I’ve toyed with the CLR in SQL Sever 2005 off and on since the first Yukon beta had it enabled. And I’ll be honest with you, I was not a fan.It wasn’t like “YOU got chocolate in my peanut butter!” kind of moment for me. I really thought it was going to be a disaster of biblical proportions. As SQL Server DBA’s we caught a break, adoption wasn’t exactly stellar. The problem was there are enough restrictions and little gotchas to keep developers from whole sale abandoning Transact SQL for something more familiar. Fast forward a few years and now I’m not so scared.My biggest worry back then was memory usage. I’m still not very comfortable with it, but on a 64-bit platform you can mitigate those issues by adding more memory. On a 32-bit platform you could cause all kinds of damage by squeezing the lower 4GB memory space to the point you could have connection and backup failures due to lack of memory. Oh and the fix is usually restarting SQL Server. An example of this comes directly from http://msdn.microsoft.com/en-us/library/ms131075.aspx
Scalable Memory Usage
In order for managed garbage collection to perform and scale well in SQL Server, avoid large, single allocation. Allocations greater than 88 kilobytes (KB) in size will be placed on the Large Object Heap, which will cause garbage collection to perform and scale much worse than many smaller allocations. For example, if you need to allocate a large multi-dimensional array, it is better to allocate a jagged (scattered) array.
88KB!
This memory thing is serious.
The other biggie is what you can, or cannot do using the CLR.
Again from MSDN http://msdn.microsoft.com/en-us/library/ms131047.aspx
SAFE is the most reliable and secure mode with associated restrictions in terms of the allowed programming model. SAFE assemblies are given enough permission to run, perform computations, and have access to the local database. SAFE assemblies need to be verifiably type safe and are not allowed to call unmanaged code.
UNSAFE is for highly trusted code that can only be created by database administrators. This trusted code has no code access security restrictions, and it can call unmanaged (native) code.
EXTERNAL_ACCESS provides an intermediate security option, allowing code to access resources external to the database but still having the reliability guarantees of SAFE.
Most restrictive to least restrictive permissions. Something you don’t worry about in general as a C# programmer but in the database its always an issue in some way.
What it boils down to:
If you are just talking to SQL Server using basic C# stuff leave it in SAFE which is the default.
If you need access to the file system or the registry and some other limited stuff EXTERNAL_ACCESS is the way to go.
IF you want to have the ability to completely tank a production SQL Server UNSAFE puts it all into your hands. You can call unmanaged code via P/Invoke, all bets are off.
Some additional light reading on what libraries can and can’t be called in the CLR.
http://msdn.microsoft.com/en-us/library/ms403273.aspx
Fun stuff, no Finalizers or static fields, read-only static fields are ok though. You will see why this is important to me a little later on.

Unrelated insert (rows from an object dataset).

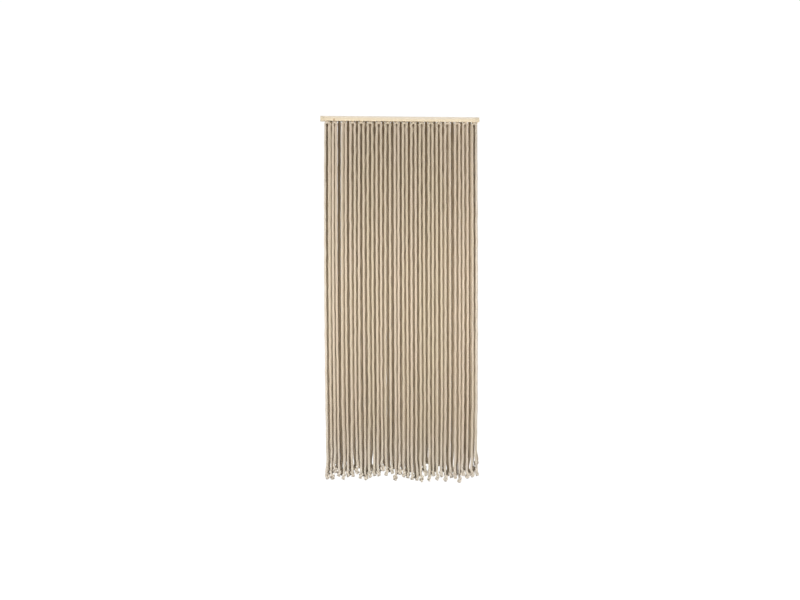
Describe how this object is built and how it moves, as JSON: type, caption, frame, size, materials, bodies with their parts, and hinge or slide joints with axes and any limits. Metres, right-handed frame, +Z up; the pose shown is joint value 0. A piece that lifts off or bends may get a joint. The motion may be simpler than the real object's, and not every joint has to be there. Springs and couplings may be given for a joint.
{
  "type": "rope door curtain with wooden rail",
  "caption": "Door curtain of soft looped ropes with knotted ends, in two staggered rows under a plain wooden rail.",
  "frame": {"origin": "centre of the rail's back face, which lies on the wall or door frame", "axes": "+X along the rail, to the right as seen from the front; +Y out of the rail's back face, so the front of the curtain faces -Y; +Z up, with the ropes hanging towards -Z"},
  "size_m": [0.9, 0.0495, 2.071],
  "materials": {
    "rail_wood": "raw planed softwood, matt",
    "cotton_rope": "soft twisted natural cotton, undyed"
  },
  "bodies": {
    "root": {"rail": "rail_wood", "front_rope_01": "cotton_rope", "front_rope_02": "cotton_rope", "front_rope_03": "cotton_rope", "front_rope_04": "cotton_rope", "front_rope_05": "cotton_rope", "front_rope_06": "cotton_rope", "front_rope_07": "cotton_rope", "front_rope_08": "cotton_rope", "front_rope_09": "cotton_rope", "front_rope_10": "cotton_rope", "front_rope_11": "cotton_rope", "front_rope_12": "cotton_rope", "front_rope_13": "cotton_rope", "front_rope_14": "cotton_rope", "front_rope_15": "cotton_rope", "front_rope_16": "cotton_rope", "front_rope_17": "cotton_rope", "front_rope_18": "cotton_rope", "back_rope_01": "cotton_rope", "back_rope_02": "cotton_rope", "back_rope_03": "cotton_rope", "back_rope_04": "cotton_rope", "back_rope_05": "cotton_rope", "back_rope_06": "cotton_rope", "back_rope_07": "cotton_rope", "back_rope_08": "cotton_rope", "back_rope_09": "cotton_rope", "back_rope_10": "cotton_rope", "back_rope_11": "cotton_rope", "back_rope_12": "cotton_rope", "back_rope_13": "cotton_rope", "back_rope_14": "cotton_rope", "back_rope_15": "cotton_rope", "back_rope_16": "cotton_rope", "back_rope_17": "cotton_rope", "back_rope_18": "cotton_rope"}
  },
  "joints": []
}
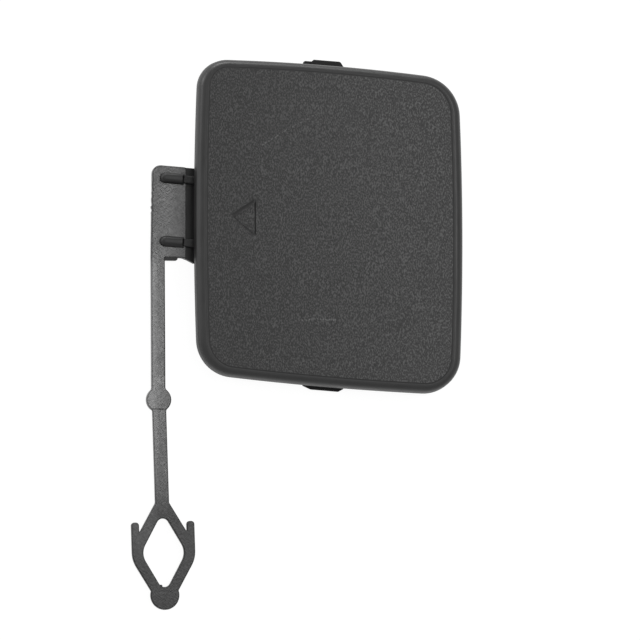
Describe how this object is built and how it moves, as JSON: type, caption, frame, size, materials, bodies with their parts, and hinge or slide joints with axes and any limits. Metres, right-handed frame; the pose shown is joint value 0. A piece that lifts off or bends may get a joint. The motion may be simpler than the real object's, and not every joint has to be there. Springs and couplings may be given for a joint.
{
  "type": "bumper tow hook cover",
  "caption": "Rounded bumper cover plate with a crowned face, rolled edge, snap clips, ribbed side tongue and a tether strap that ends in a barbed loop.",
  "frame": {"origin": "middle of the cover, in the plane of its back edge, on which it lies face up", "axes": "+Z out of the face, +Y towards the top edge with the upper clip, +X away from the tongue; the strap runs towards -Y"},
  "size_m": [0.0921, 0.1533, 0.0127],
  "materials": {
    "moulded_plastic": "unpainted black plastic, fine grain on the face, smooth satin on the edge, tongue and strap"
  },
  "bodies": {
    "root": {"tow_hook_cover": "moulded_plastic"}
  },
  "joints": []
}
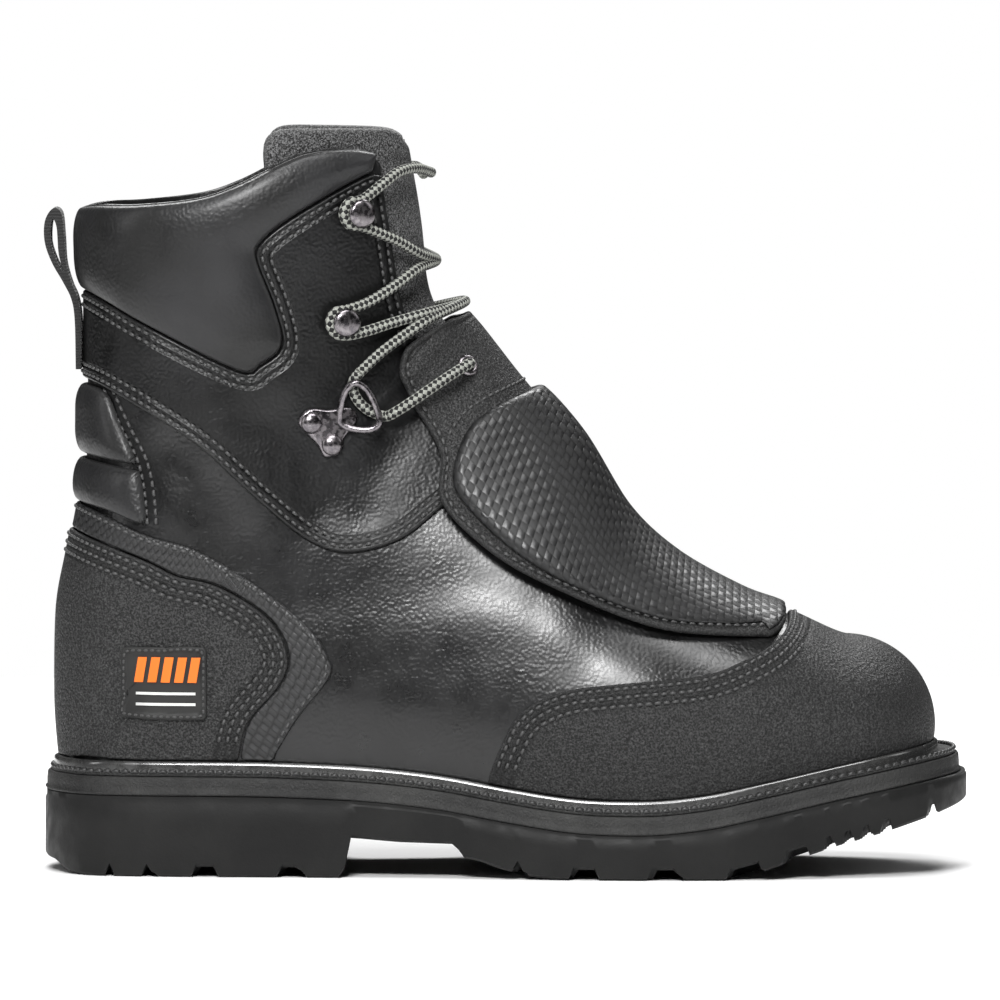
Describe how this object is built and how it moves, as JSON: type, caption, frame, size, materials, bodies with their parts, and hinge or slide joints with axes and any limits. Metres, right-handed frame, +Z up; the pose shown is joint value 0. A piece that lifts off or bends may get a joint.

http://msdn.microsoft.com/en-us/library/ms403279.aspx
T-SQL vs. CLR
The other thing I had been promoting, and not always correctly, is putting complicated math functions in CLR. Generally, I’ve found that most math problems run faster in the CLR over native T-SQL. And I’ve found for the most part that holds true for the core algorithm. Once you add data retrieval into the mix things shift back in T-SQL’s favor for a lot of operations. Like everything else, test your ideas using real world scenarios or as close as you can before deciding on one technology over another. I prime example for me was coding up Pythagorean and Haversine equations for the classic distance between two zip codes in T-SQL and C# via CLR. Running test data through an array in the C# solution it ran rings around the T-SQL function I had coded up but once it had to start pulling and pushing data back to the database the T-SQL solution was the clear winner.

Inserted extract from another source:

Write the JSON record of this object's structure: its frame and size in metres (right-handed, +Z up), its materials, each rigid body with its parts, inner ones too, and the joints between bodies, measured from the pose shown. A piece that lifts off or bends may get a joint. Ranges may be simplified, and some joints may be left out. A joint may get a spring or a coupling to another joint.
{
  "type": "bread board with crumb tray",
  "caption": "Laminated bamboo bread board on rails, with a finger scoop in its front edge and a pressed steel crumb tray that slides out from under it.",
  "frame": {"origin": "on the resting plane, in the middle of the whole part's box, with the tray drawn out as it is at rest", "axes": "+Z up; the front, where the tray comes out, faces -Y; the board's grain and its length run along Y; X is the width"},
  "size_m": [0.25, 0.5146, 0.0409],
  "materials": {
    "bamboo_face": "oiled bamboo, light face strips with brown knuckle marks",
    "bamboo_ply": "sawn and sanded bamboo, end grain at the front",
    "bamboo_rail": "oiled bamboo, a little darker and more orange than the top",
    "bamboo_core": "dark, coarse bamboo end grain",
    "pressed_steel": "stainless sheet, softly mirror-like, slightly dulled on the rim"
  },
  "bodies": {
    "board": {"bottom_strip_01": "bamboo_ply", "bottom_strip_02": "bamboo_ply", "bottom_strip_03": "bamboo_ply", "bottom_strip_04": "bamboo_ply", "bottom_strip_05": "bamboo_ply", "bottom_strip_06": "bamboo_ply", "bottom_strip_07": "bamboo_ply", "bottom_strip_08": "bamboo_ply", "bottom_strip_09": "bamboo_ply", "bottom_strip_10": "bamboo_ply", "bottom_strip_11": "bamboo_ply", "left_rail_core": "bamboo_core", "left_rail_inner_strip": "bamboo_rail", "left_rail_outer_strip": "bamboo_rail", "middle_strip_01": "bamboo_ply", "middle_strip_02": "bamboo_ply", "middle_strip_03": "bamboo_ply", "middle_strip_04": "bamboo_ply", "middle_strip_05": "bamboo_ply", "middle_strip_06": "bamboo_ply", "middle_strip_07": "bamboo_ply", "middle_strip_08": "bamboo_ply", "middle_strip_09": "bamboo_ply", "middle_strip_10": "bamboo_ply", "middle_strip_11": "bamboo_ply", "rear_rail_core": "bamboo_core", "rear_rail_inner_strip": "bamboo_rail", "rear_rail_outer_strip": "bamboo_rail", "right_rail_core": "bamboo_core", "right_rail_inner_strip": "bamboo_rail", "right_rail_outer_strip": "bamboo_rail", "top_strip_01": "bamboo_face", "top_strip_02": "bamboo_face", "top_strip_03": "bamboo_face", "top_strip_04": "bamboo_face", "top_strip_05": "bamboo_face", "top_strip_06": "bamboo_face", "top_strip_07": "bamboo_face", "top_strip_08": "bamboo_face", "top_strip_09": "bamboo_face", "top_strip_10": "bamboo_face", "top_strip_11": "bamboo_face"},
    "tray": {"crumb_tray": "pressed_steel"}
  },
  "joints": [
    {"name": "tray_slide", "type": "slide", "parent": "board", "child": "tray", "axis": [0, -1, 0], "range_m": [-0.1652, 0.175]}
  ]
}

Another aspect where the CLR can be much better is string manipulation. I’ve written a couple of small UDF’s to handle some of this since using the LIKE ‘%’ would cause a table scan anyway the CLR UDF was faster internally when dealing with the string than T-SQL was using all the string handling functions.
I’m also seeing quite a bit on using the CLR for rolling aggregates and other kinds of aggregation problems. I don’t have any personal experience in that yet with the CLR.
There are also some things that aren’t practical at all using T-SQL, some would say you shouldn’t be using the database for some of this stuff in the first place but that is an argument for a different post.
I’ve recently started working on my most complex project using the CLR, some aspects have been covered by other folks like Adam Machanic, Robin Dewson and Jonathan Kehayias but there was some specific requirements that I needed.
Thus was born….
SQL Server File System Tools
This is a codeplex hosted project and all the source code is available there for your viewing pleasure.
I’ve done a lot of C# stuff but this was my first hard core CLR app for SQL Server.
What the assembly does is pretty simple, store files in the database ether native, encrypted or compressed.Yoel Martinez wrote up a nice UDF that does blob compression using the CLR. Between this and examples in Pro SQL Server 2005 on storing files in the database I knew I could do what I needed to do.
The wrinkle in my project was not just reading the file and storing it compressed it was putting it back on disk compressed as well. Enter #ziplib (SharpZipLib). This library allows you to pretty easily create standard zip files that even Windows Explorer can open and extract from. So with all the bits in place I set out to build my little tool.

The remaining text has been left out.